A few friends in Seattle saw this year’s story well before most of my family on the East Coast. Problems with the mail. Also, I think I inadvertently sent most of them Media Mail instead of Priority Mail. I should have double-checked with my postman, Juan, but I did not.

I received a call yesterday that brought me some cheer. A friend named Danny had loaned “The Third Christmas Tree” out to someone at a Christmas party, and I guess the thing had gotten around. This woman in his office had asked Danny for more Christmas stories, and Danny obliged her. He reported to me on the telephone yesterday that his friend said she read the one from two years back very, very slowly, so that it would not end too quickly.

For any writer, that is a fine complement.

(This is the same Danny whose wife would not allow “Merry Christmas from Medford Orchards” read to their small children. She’s right. The story is PG. The death of the dog is rather traumatic, even for me.
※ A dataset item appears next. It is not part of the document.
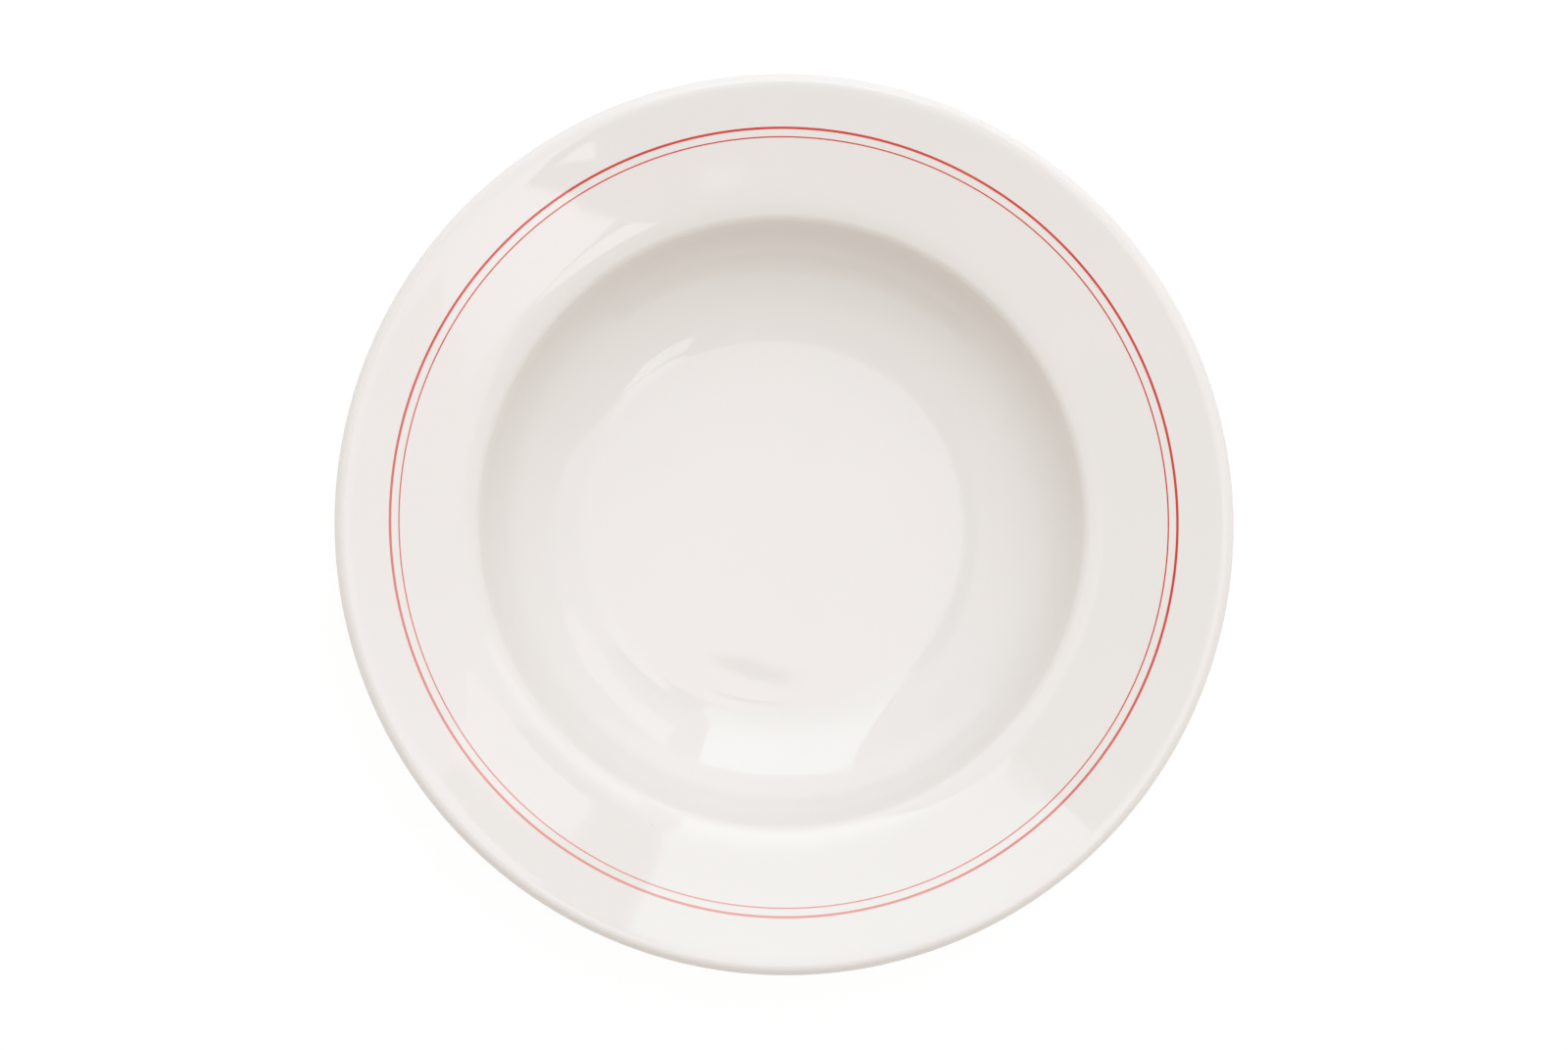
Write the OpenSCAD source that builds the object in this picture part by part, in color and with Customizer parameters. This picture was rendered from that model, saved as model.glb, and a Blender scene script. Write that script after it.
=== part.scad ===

Furthermore, Danny‘s Labrador Retriever and my Labrador Retriever are sisters, and the dog that dies in the story is a black Lab, and was based on our two dogs.)

Speaking of dead black dogs, I have just completed The Curious Incident of the Dog in the Night-Time, a novel by Mark Haddon. The book opens with the night-time discovery by an autistic boy of a murdered poodle on the lawn of a neighbor. The book is presented as the boy’s own diary, and his investigation into the death of the dog leads him to uncover family secrets that turn his world upside down.

I do recommend the book. Its power is in its unique point of view: that of a fifteen-year-old autistic boy who fears the colors yellow and brown, cannot relate to other human beings, and whose life must be perfectly ordered. I recommend the book unless, of course, you are bothered by the image of a black dog on a lawn with a garden fork through its chest.